Following the operation staff initially thought Alexandra had suffered a hallucination because of the drugs, before then blaming the machine for being faulty. A Critical Incident Report by the hospital later concluded that it was actually human error in not checking a vaporiser, which was empty, rather than a fault on the machine.

The anaesthetist subsequently wrote to Alexandra to apologise and the NHS Trust admitted they were at fault and that she had suffered ‘anaesthetic awareness’. This paved the way for Irwin Mitchell to secure Alexandra a settlement from East Lancashire Hospitals NHS Trust to help with her recovery, but expert psychological reports say she will have to deal with serious anxiety issues for the rest of her life.

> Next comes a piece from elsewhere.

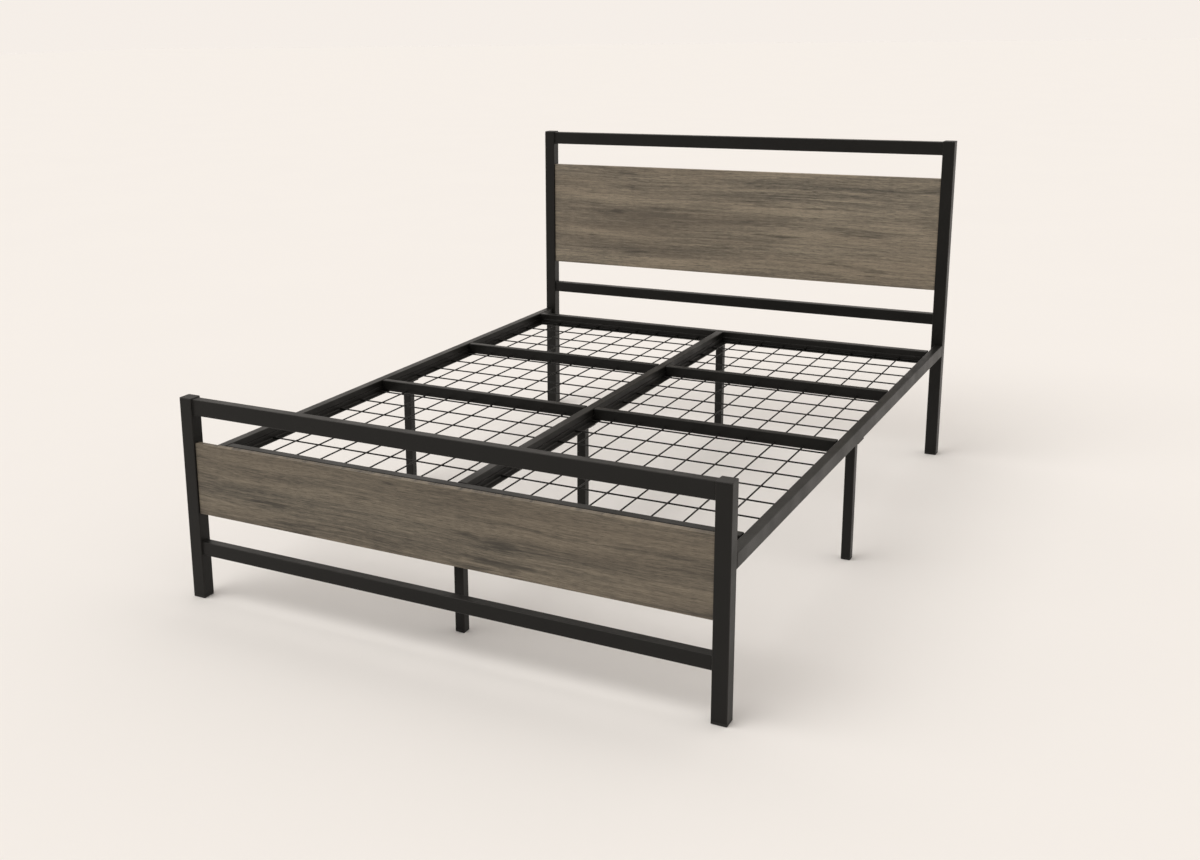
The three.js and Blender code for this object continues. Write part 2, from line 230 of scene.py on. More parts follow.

Sarah Sharples, an expert medical lawyer at Irwin Mitchell leading the case, said: “What happened to Alexandra is totally unacceptable. This was supposed to be a routine surgical procedure and she should have woken up after surgery safe in the knowledge that everything had gone well and she would make a full recovery.

“Instead she woke up paralysed, thinking that she was actually in theatre and thinking that she was about to die. She was left distraught over what had happened and why she had effectively woken up. The experience has had a massive affect on Alexandra psychologically. She put her trust in NHS staff but sadly, on this occasion, she was let down.

“It is crucial that the NHS Trust learns from this mistake and ensures that it cannot happen again. This was not a faulty machine. This was a simple avoidable human error and it is crucial that systems are introduced to stop this happening again.”

Alexandra was off work for a few months, eventually returning to work in January 2011, as she sought help for her PTSD. She then had to learn to cope with panic attacks and feelings of anxiety on a daily basis. Throughout her recovery Alexandra has suffered a number of relapses leaving her unable to work for periods. As well as her problems with PTSD Alexandra also suffered from anxiety.

Alexandra said: “The whole incident was terrifying. The body isn’t prepared to be awake in those situations, I had tubes in my mouth and my eyes were taped up – I was hysterical with panic but completely unable to do anything about it. I thought I was in surgery already and I felt like I was going to die.

“Afterwards I tried to explain to the staff what happened but felt that I was being fobbed off with excuses and was constantly given the wrong information – first it was hallucinations, then it was a faulty machine. It was incredibly distressing to find out that this was all caused by somebody not checking the machine actually had gas in it.

“When it first happened I was absolutely traumatised. I just hope improvements are made to the anaesthetic process so they don’t let this happen to anyone else – I would hate for people to suffer what I have.”